Tsunami's are famous for being very sensitive to current and/or voltage overload where they cut out. This is really the wrong decoder for G scale.

Greg


----------



## [email protected] (Dec 28, 2018)

Hey Greg. Thanks for the reply. I am aware of the limitations of using these decoders. We run them in similar setups successfully. The only difference in this case is the battery chemistry. Due to size limitations we are using a NIMH 8 cell 9.6v 2400 mAh battery instead of Lithium ION batteries we normally use.


----------



## Greg Elmassian (Jan 3, 2008)

Not sure of the minimum voltage that the decoder will run on, but 9.6 volts is pretty low. What does SoundTraxx say about that voltage?

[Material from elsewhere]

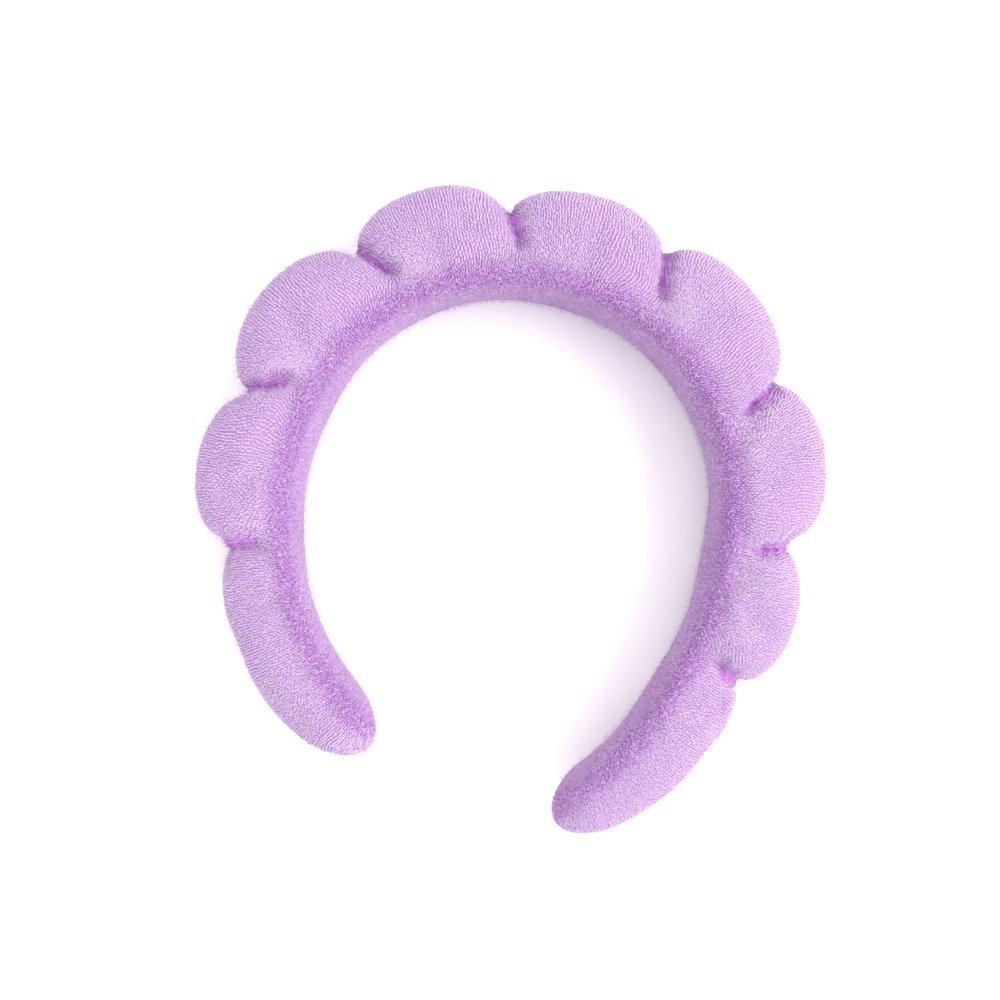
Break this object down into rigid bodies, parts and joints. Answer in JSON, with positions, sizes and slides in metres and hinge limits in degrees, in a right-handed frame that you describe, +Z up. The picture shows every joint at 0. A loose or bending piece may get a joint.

Also, since you are using the Convrtr to drive the decoder, you have to be at least 2 MOSFET voltage drops and most likely more... I do not know the schematic of the Convrtr, but at least the transistors driving the DCC output have to be there, and that would be 0.6 volts minimum so you are running the decoder on 9 volts DCC or less... sounds sketchy.

Greg


----------



## [email protected] (Dec 28, 2018)

From Soundtraxx-

Max. Motor Stall Current: 2A
Max. Function Current: 100mA (each output)
Function Outputs: 6
Audio Amplifier: 2 Watt, 8-Ohm Load
DCC Track Voltage: 7.5V – 22V
CVP states it will work with 8.2-22v
I have no knowledge of 2 MOSFET voltage drops. But I think I understand. 

So it may a battery problem as we have run the setup with a LION battery. I do some testing.
What I don't understand is we have operated this setup in this loco for hours and had no problems until now.

Thanks for you input.

Dan


----------



## Greg Elmassian (Jan 3, 2008)

Yeah, strange, the numbers look like they should work.

Does your tsunami have the leds under the heat shrink, I have not run one in a while, seem to remember they would indicate the error condition.

The batteries should be over 9 volts until they die pretty much, so the voltage numbers seem to work.

Is there any possibility the speaker is overloading the audio amp? try a different speaker for a bit? 8 ohm.

Greg


----------



## [email protected] (Dec 28, 2018)

Greg Elmassian said:


> Yeah, strange, the numbers look like they should work.
> 
> Does your tsunami have the leds under the heat shrink, I have not run one in a while, seem to remember they would indicate the error condition.
> 
> ...


I had someone else recommend replacing the speaker; I'll do that.. I'll look into the LED. I know I saw it glowing red.

Thanks again.

Dan


----------



## Pete Thornton (Jan 2, 2008)

Greg Elmassian said:


> any possibility the speaker is overloading the audio amp


I know nothing about the tsunami rig, but I did think that myself. My old Soundtraxx Sierra used to cut out after about 10 minutes as I used it at high volume outdoors. Stop the loco and it would restart.


----------



## Greg Elmassian (Jan 3, 2008)

Page 69 or so:



https://soundtraxx.com/content/Reference/Manuals/Tsunami2/tsu2_electric_usersguide.pdf



It does have a red and a blue LED on the decoder board... when the sound stops, do the loco lights flash? that would reveal an error code

Greg


----------



## [email protected] (Dec 28, 2018)

So I did some testing. I replaced the speaker and the sound still cut out. When I turn on the system, the TSU-2200 the blue LED illuminates and remains lit and solid after the sound cuts out. The motor continues to operate. The Convrtr is sending 16v to the soundcard. The soundcard is warm but not overly warm to the touch. The sound cuts out at random times anywhere from 12-120 seconds. I'm stumped. I'm contacting Soundtraxx tomorrow.


----------



## Greg Elmassian (Jan 3, 2008)

Yeah, if the red light does not light, and the blue is showing ok, I'd come to the same conclusion as you.

Greg


----------